__What you will do__
Please repeat, exactly and with nothing added, the lines running from the line that contains "cad_parts[node].hide_render = cad_parts[node].hide_viewport" to the line that contains "# Camera, light and floor", both lines included.

[Records from a data source]
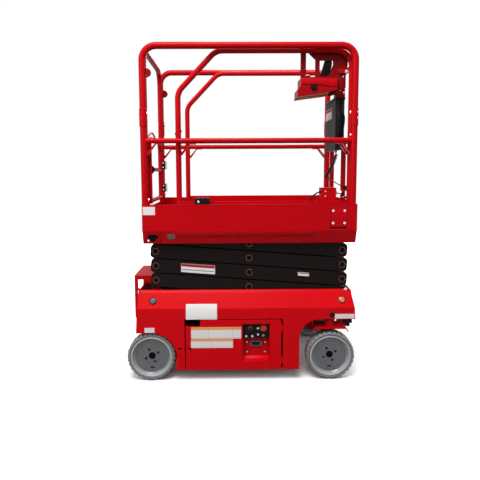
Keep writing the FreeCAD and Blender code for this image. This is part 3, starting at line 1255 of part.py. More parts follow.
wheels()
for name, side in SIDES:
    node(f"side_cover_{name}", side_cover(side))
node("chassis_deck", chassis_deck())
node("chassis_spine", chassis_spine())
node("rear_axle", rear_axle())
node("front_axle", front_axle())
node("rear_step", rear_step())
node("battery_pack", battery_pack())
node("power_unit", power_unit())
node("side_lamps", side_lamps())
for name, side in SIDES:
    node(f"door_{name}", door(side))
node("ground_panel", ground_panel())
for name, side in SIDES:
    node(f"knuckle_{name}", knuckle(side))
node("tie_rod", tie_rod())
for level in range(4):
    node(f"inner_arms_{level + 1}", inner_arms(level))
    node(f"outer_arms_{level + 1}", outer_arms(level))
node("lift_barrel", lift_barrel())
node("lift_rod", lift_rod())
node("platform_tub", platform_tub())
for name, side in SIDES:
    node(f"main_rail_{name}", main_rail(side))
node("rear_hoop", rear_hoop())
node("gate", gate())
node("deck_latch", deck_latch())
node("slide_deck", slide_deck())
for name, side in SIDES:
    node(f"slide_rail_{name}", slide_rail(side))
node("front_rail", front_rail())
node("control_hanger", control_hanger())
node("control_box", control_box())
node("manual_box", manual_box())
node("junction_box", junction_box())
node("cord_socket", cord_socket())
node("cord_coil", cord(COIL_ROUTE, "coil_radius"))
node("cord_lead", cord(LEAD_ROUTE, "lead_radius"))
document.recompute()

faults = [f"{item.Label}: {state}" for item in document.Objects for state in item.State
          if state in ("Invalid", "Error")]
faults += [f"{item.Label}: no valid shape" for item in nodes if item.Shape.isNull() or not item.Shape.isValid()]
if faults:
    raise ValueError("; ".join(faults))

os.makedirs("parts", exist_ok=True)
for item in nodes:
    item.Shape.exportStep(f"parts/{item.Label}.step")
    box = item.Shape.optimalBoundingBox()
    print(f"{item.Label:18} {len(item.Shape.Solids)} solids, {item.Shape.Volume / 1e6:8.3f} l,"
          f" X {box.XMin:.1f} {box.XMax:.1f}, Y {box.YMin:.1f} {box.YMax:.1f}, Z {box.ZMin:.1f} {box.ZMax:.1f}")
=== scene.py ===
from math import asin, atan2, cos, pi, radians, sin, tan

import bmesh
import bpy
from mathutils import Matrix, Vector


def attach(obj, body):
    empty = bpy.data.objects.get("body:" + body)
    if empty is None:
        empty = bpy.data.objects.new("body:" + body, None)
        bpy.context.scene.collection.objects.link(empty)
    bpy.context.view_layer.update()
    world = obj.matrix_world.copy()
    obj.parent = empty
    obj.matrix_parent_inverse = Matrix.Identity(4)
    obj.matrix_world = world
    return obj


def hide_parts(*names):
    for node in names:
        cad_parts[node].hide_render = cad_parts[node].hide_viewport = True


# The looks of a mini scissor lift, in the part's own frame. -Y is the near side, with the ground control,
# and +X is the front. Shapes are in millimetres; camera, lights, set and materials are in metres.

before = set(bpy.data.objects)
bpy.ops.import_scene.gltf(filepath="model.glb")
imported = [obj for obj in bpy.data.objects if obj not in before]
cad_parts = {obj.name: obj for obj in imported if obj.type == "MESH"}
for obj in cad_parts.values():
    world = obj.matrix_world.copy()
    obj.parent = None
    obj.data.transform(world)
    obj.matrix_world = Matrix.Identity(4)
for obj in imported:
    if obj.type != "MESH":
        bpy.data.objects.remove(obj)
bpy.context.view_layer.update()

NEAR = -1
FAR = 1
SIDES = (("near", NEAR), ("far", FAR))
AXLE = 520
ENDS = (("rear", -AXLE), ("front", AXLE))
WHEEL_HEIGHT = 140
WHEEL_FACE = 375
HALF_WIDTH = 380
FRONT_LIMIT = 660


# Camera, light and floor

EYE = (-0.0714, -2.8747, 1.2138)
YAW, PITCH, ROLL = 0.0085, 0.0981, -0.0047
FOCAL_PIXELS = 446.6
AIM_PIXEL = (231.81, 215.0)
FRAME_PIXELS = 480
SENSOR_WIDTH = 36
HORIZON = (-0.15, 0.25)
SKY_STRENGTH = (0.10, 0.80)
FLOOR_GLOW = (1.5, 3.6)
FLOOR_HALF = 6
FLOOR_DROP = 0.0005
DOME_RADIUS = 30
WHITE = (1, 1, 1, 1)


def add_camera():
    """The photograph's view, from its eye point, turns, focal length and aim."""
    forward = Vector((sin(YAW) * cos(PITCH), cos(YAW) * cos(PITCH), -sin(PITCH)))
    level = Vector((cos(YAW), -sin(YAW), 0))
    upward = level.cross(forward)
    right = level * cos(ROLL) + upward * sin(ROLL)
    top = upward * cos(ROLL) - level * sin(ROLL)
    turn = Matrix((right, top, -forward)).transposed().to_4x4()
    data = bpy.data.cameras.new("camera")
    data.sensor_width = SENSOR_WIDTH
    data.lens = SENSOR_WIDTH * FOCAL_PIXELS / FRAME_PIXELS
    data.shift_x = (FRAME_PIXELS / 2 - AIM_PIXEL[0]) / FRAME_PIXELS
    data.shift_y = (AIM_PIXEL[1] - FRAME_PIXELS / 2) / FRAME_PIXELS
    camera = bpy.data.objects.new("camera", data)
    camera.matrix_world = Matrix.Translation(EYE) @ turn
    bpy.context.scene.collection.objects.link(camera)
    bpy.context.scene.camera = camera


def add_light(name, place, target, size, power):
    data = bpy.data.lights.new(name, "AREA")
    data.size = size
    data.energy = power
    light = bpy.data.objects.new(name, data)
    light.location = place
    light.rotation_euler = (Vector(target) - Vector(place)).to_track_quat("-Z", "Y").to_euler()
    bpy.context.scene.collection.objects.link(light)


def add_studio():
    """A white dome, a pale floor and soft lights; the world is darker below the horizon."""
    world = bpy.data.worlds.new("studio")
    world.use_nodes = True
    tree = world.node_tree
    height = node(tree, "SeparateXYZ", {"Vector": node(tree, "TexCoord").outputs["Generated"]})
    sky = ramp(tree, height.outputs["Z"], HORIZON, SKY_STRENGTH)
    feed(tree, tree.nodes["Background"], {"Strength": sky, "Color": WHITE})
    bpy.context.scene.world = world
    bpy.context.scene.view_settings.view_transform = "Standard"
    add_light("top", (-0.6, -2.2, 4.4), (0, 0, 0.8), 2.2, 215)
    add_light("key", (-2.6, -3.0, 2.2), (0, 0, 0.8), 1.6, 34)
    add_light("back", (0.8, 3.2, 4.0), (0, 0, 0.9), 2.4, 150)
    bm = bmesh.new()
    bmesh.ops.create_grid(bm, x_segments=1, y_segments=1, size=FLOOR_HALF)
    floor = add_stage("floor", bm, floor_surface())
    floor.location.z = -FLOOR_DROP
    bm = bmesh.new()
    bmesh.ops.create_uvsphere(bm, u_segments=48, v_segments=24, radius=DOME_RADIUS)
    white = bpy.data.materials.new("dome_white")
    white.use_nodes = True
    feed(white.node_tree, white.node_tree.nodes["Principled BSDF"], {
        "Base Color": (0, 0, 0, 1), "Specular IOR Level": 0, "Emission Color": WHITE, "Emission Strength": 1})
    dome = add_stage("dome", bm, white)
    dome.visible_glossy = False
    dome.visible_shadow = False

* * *

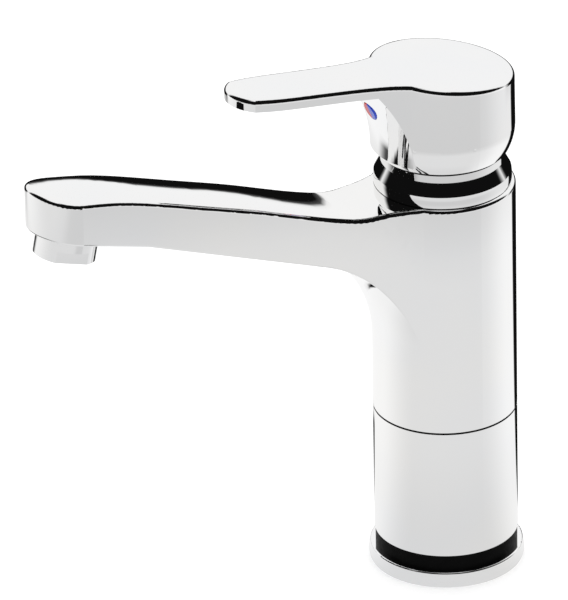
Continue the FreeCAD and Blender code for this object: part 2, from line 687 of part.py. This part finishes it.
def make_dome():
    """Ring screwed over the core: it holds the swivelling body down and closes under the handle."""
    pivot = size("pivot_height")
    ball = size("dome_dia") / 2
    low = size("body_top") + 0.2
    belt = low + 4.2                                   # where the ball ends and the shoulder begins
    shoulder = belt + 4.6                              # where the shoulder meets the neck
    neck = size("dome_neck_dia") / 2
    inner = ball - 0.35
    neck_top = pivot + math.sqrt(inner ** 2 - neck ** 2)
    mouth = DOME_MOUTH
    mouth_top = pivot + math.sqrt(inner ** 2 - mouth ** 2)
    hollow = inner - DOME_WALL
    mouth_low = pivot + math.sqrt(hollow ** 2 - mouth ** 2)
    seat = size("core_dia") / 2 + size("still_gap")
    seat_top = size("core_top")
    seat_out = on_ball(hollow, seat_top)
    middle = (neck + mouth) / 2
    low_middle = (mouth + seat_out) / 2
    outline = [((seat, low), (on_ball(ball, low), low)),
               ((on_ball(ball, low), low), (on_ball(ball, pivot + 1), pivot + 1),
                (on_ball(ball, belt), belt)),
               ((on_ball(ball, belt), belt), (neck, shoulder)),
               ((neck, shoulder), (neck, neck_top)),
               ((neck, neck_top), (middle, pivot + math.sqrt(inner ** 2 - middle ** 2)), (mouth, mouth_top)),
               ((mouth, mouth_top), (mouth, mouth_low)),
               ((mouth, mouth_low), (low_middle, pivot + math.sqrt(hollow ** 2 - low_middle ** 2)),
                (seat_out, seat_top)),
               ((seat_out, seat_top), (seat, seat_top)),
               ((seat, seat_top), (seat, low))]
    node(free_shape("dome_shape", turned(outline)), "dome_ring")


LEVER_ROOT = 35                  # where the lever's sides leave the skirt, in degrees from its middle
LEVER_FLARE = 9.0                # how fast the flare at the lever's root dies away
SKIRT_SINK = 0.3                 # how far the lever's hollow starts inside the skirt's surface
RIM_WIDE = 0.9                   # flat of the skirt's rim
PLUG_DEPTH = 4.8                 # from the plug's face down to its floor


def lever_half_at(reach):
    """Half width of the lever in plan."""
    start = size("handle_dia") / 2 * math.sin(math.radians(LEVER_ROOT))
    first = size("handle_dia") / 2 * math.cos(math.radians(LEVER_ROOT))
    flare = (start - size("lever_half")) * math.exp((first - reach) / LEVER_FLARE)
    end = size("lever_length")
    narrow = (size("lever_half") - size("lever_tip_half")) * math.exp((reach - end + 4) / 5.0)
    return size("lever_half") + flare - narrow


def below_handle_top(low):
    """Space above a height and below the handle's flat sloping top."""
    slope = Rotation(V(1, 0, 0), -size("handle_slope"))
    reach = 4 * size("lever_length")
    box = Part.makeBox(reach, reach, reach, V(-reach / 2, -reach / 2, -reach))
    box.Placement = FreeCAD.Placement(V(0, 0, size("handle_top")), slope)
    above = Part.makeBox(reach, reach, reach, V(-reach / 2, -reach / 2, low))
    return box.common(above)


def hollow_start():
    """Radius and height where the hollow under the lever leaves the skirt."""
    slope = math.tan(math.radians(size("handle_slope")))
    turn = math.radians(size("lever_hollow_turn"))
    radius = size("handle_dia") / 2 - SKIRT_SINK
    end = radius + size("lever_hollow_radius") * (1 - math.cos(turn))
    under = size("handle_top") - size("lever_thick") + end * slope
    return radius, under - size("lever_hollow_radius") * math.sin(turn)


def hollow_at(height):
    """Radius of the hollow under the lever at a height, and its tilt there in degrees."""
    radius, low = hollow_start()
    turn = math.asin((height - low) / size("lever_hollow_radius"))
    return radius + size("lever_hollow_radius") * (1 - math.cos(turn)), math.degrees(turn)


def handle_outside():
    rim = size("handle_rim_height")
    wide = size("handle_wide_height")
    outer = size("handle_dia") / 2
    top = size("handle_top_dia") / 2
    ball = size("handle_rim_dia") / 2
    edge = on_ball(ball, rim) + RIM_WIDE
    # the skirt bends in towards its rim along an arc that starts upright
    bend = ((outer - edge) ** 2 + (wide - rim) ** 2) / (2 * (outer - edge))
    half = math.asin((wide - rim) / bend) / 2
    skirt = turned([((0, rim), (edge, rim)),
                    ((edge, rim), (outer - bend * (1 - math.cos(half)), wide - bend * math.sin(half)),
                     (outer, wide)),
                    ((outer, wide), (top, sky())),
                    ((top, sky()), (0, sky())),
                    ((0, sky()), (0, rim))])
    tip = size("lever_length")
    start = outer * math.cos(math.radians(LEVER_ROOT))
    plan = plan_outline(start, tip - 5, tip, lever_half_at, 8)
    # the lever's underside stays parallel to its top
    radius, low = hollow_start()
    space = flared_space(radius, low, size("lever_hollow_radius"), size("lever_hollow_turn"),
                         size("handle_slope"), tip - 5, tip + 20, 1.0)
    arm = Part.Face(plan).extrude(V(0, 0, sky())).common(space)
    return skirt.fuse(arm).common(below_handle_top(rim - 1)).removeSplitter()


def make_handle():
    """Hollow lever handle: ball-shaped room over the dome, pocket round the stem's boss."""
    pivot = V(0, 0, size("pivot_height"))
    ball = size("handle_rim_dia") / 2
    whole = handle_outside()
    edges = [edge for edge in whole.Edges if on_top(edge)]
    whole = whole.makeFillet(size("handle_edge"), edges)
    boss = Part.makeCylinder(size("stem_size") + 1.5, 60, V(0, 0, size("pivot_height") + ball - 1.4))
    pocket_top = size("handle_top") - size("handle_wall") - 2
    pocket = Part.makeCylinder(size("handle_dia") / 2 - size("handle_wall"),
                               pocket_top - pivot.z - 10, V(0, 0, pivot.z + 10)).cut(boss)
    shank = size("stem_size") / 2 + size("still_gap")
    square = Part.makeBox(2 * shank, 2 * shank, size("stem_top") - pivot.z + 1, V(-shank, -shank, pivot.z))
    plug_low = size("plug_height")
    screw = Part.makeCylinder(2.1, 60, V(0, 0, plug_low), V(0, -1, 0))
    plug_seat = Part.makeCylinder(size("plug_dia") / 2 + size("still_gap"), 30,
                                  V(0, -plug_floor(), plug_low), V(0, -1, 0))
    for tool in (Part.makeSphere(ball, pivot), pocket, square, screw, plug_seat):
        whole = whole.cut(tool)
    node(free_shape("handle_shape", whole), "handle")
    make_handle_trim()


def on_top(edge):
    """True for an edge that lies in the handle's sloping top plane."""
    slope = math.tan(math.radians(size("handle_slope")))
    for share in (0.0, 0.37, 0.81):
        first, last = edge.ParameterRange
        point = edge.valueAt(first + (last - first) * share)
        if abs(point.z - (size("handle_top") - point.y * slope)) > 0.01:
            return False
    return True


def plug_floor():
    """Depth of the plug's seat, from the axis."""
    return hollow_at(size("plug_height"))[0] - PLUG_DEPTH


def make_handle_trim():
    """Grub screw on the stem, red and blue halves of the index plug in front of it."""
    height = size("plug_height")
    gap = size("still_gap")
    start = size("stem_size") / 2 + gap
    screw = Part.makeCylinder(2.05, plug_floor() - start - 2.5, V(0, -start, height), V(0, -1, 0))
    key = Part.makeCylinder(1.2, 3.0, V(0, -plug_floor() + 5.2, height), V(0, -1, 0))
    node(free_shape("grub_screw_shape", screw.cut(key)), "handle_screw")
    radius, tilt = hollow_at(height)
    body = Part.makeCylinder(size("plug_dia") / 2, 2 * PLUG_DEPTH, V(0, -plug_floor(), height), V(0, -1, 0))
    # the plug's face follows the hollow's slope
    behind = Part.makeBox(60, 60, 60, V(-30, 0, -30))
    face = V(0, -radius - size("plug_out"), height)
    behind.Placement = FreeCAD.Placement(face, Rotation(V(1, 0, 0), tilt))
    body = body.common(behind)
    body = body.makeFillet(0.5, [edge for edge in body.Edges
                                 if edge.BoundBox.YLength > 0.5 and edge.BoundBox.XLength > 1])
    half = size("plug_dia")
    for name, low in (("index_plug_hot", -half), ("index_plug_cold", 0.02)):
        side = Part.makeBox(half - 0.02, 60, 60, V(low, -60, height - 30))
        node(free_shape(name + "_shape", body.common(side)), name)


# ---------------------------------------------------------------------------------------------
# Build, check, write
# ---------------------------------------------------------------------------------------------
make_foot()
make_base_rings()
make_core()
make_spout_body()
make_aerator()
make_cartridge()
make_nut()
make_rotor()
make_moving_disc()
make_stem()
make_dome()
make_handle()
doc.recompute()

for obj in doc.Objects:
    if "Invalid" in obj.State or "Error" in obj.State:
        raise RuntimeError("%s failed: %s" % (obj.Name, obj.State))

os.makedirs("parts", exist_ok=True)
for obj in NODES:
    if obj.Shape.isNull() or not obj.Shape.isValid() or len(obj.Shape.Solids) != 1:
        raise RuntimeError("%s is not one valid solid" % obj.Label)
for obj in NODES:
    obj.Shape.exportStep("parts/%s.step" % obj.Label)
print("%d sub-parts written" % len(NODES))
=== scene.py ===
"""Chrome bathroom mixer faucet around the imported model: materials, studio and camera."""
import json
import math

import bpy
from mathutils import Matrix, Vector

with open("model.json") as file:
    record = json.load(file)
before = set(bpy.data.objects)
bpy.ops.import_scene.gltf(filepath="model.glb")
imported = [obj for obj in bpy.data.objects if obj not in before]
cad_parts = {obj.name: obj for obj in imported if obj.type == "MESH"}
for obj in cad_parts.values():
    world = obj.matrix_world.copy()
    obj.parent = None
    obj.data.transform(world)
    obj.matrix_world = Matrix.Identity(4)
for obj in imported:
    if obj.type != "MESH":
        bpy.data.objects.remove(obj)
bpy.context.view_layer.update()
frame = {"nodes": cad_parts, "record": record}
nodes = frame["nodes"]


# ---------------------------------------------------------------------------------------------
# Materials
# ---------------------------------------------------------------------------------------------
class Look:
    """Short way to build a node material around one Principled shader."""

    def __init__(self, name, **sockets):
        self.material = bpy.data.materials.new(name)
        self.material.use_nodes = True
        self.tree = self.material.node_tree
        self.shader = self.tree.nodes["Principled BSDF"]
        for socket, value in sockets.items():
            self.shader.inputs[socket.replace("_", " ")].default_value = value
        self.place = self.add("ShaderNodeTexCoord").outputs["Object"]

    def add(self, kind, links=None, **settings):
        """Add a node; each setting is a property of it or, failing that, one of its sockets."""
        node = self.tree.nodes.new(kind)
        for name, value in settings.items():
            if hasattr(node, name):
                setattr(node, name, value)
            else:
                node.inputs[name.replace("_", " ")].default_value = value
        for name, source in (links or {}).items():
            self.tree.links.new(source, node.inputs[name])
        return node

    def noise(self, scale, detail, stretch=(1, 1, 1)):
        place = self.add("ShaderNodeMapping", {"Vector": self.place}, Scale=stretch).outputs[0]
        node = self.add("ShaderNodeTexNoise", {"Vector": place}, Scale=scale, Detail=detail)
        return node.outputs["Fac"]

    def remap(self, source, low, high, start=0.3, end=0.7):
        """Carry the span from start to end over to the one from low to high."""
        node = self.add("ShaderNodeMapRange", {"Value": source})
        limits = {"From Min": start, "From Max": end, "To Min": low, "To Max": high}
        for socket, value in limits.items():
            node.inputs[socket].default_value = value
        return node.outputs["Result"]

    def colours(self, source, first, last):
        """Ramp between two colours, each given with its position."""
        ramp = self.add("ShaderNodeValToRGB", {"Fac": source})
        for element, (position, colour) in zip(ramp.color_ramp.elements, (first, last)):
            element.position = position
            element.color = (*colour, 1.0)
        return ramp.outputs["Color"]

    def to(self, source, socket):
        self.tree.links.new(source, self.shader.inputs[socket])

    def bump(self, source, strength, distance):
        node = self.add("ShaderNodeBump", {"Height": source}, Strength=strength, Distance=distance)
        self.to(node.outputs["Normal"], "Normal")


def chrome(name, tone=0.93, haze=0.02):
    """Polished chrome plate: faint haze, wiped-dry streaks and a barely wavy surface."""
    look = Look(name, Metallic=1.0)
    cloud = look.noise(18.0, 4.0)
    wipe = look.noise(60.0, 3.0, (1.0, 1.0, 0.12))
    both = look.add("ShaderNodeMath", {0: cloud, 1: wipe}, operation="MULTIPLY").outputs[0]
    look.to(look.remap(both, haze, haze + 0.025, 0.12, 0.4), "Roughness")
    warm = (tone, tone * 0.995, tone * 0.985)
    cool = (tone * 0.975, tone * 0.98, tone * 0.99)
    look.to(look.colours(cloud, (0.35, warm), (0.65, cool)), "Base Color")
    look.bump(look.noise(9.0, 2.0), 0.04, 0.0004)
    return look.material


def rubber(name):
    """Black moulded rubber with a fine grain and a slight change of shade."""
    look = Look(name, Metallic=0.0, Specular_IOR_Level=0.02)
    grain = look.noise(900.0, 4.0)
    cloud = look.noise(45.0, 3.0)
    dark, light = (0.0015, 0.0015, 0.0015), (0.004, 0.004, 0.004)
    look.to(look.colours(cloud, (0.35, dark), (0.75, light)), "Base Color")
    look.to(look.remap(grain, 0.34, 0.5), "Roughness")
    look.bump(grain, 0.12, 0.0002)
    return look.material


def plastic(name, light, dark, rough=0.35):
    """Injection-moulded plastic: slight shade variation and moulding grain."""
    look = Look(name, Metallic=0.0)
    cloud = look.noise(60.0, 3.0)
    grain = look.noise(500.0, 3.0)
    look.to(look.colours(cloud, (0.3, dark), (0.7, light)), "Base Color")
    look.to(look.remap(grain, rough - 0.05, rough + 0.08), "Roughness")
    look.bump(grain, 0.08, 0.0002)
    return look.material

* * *

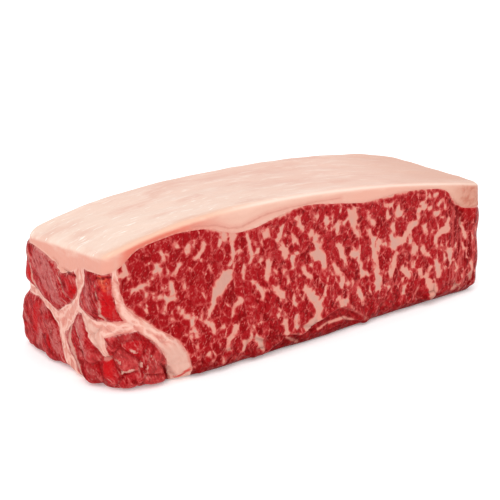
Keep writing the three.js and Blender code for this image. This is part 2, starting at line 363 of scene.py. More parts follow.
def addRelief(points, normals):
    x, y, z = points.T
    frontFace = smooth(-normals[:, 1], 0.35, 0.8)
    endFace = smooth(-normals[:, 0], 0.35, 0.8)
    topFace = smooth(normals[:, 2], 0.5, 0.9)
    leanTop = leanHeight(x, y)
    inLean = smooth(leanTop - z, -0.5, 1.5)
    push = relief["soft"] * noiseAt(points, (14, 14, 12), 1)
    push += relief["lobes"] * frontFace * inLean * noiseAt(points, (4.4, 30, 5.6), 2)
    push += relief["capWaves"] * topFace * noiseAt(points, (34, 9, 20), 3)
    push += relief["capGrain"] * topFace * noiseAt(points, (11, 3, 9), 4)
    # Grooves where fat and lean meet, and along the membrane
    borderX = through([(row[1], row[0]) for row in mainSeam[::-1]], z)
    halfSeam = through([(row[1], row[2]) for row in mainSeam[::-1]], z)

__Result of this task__
        cad_parts[node].hide_render = cad_parts[node].hide_viewport = True


# The looks of a mini scissor lift, in the part's own frame. -Y is the near side, with the ground control,
# and +X is the front. Shapes are in millimetres; camera, lights, set and materials are in metres.

before = set(bpy.data.objects)
bpy.ops.import_scene.gltf(filepath="model.glb")
imported = [obj for obj in bpy.data.objects if obj not in before]
cad_parts = {obj.name: obj for obj in imported if obj.type == "MESH"}
for obj in cad_parts.values():
    world = obj.matrix_world.copy()
    obj.parent = None
    obj.data.transform(world)
    obj.matrix_world = Matrix.Identity(4)
for obj in imported:
    if obj.type != "MESH":
        bpy.data.objects.remove(obj)
bpy.context.view_layer.update()

NEAR = -1
FAR = 1
SIDES = (("near", NEAR), ("far", FAR))
AXLE = 520
ENDS = (("rear", -AXLE), ("front", AXLE))
WHEEL_HEIGHT = 140
WHEEL_FACE = 375
HALF_WIDTH = 380
FRONT_LIMIT = 660


# Camera, light and floor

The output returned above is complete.